Il s’agit d’une requête présentée par Metalplate, fournisseur des tiges d’acier qui sont arrivées à Vancouver endommagées, en vue de se désister comme demanderesse. L’action en dommages-intérêts a été intentée il y a quatre ans et demi par les assureurs subrogés. Bien qu’elles ne soient pas certaines à quel moment le droit de propriété relatif aux tiges d’acier a été transféré, les demanderesses prétendent maintenant que le risque a été transféré au moment où les tiges d’acier ont passé le bastingage, et le titre de propriété, à une date ultérieure quand la cosignataire a reçu et payé le connaissement. Les défendeurs s’opposent au désistement au motif qu’il n’est pas établi clairement à quel moment le titre de propriété a été transféré, que Metalplate pourrait disposer de certains renseignements sur ce qui a pu causer les dommages soit avant l’expédition, soit pendant le chargement et que la demande de désistement de Metalplate a pour simple objectif d’éviter l’interrogatoire préalable. Les défendeurs pressent Metalplate de produire des documents et de désigner un témoin aux fins de l’interrogatoire préalable. Metalplate a fait savoir que tous les documents avaient été détruits.

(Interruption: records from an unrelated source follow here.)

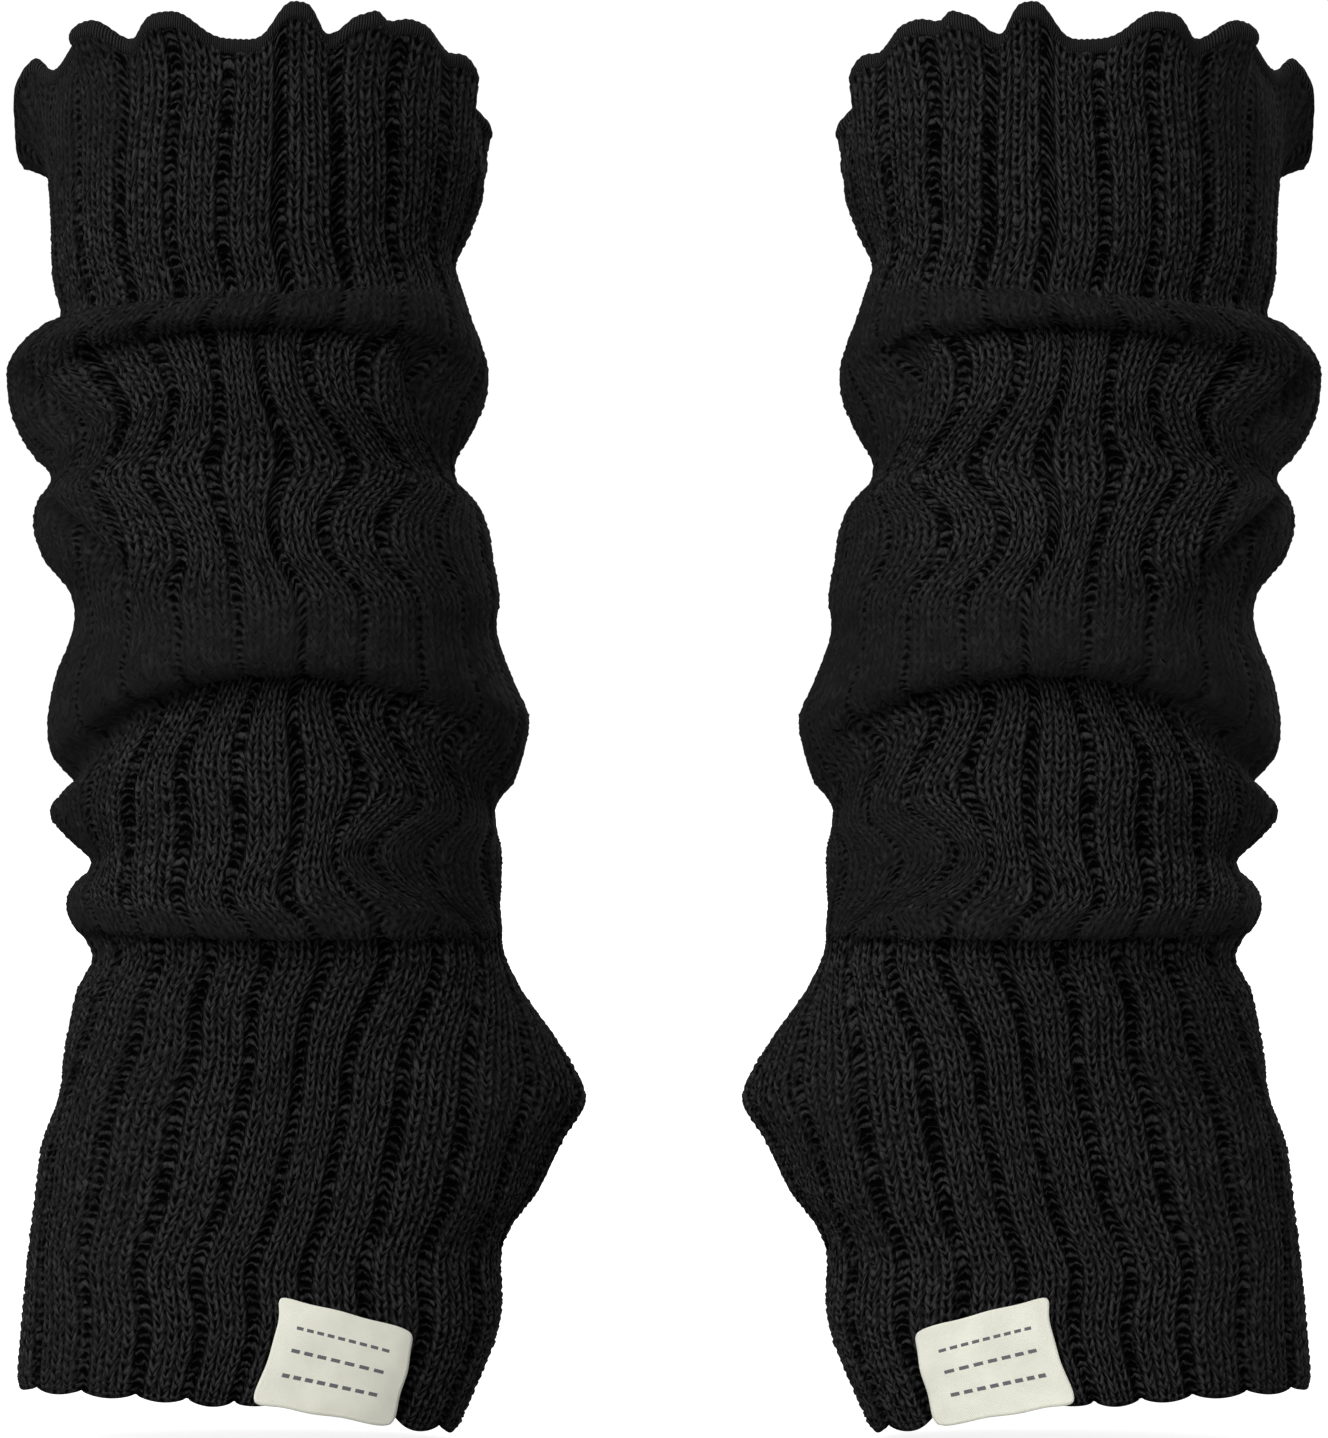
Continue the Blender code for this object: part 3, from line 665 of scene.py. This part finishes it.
def edging_shell():
    """The overlocked edging: a soft bead wrapped in thread, which waves with the frill."""
    turns = np.linspace(0, 360, EDGING_STEPS + 1)[:-1]
    middle = np.full_like(turns, EDGING_PLACE / 2)
    centre = surface(middle, turns)
    down = unit(surface(middle + LOOK_DOWN / 2, turns) - surface(middle - LOOK_DOWN / 2, turns))
    out = outward(middle, turns)
    angles = np.radians(np.arange(EDGING_SIDES + 1) * 360 / EDGING_SIDES)[None, :, None]
    wraps = np.radians(turns)[:, None, None] * EDGING_WRAPS + angles * EDGING_TWIST
    swell = 1 + EDGING_RIDGE * np.cos(wraps)
    high, thick = EDGING_HEIGHT / 2 + EDGING_SWELLS_HIGH, EDGING_THICKNESS / 2 + EDGING_SWELLS_THICK
    centre = centre - out * EDGING_THICKNESS / 2
    ring = -np.cos(angles) * high * down[:, None] + np.sin(angles) * thick * out[:, None]
    points, faces, corners = closed_tube(centre[:, None] + ring * swell)
    return points, [faces[:, ::-1]], [corners[:, ::-1]]


# The labels


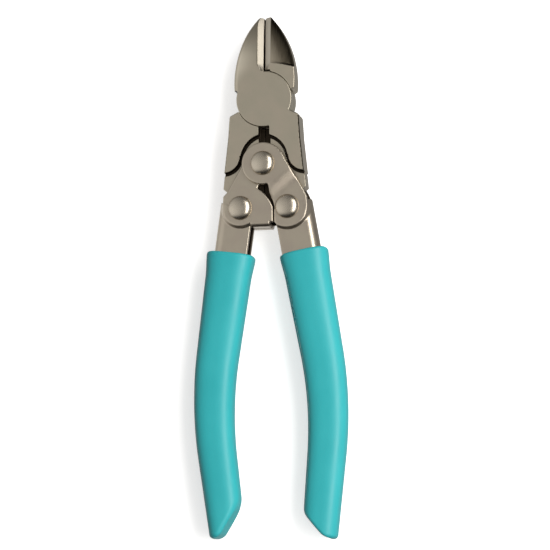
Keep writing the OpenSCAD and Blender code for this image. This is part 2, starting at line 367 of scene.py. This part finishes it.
def mark(tree, name):
    return add(tree, "ShaderNodeAttribute", attribute_name=name).outputs["Fac"]


def calc(tree, operation, a, b=0.0, clamp=False):
    return add(tree, "ShaderNodeMath", {0: a, 1: b}, operation=operation, use_clamp=clamp).outputs[0]


def painted_rim_reflection(tree, coords, streaks):
    """Colour of the hollow-ground face, with a painted dark reflection: steel beside the edge, near
    black at the blade's rim.
    """
    origin = ORIGIN / 1000.0
    parts = add(tree, "ShaderNodeSeparateXYZ", {"Vector": coords})
    x = calc(tree, "ABSOLUTE", calc(tree, "ADD", parts.outputs["X"], -float(origin[0])))
    x = calc(tree, "ADD", x, BLADE_MID[0] / 1000.0)
    y = calc(tree, "ADD", parts.outputs["Y"], -float(origin[1]) - BLADE_MID[1] / 1000.0)
    spot = add(tree, "ShaderNodeCombineXYZ", {"X": x, "Y": y}).outputs["Vector"]
    reach = add(tree, "ShaderNodeVectorMath", {0: spot}, operation="LENGTH").outputs["Value"]
    fade_from, fade_to = [(BLADE_R - inside) / 1000.0 for inside in RIM_FADE]
    depth = remap(tree, reach, fade_from, fade_to, 0.0, 1.0)
    depth = calc(tree, "ADD", depth, remap(tree, streaks, 0.3, 0.7, -0.05, 0.05), clamp=True)
    ramp = add(tree, "ShaderNodeValToRGB", {"Fac": depth})
    ramp.color_ramp.elements[0].color = RIM_STEEL
    ramp.color_ramp.elements[1].color = RIM_BLACK
    ramp.color_ramp.elements.new(RIM_BETWEEN_AT).color = RIM_BETWEEN
    return ramp.outputs["Color"]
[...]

Le connaissement porte la mention « FISLO » (franco chargement et arrimage, déchargement aux frais des lignes maritimes), signifiant qu’il incombe à l’expéditeur de charger et d’arrimer la cargaison, et que le coût du déchargement est inclus dans le fret maritime. Le connaissement a été envoyé par la poste et il faut présumer qu’il a été payé avant l’arrivée du navire. La facture commerciale indique que la vente a été faite FAB Rio de Janeiro et que le prix pouvait être acquitté comptant contre remise des documents.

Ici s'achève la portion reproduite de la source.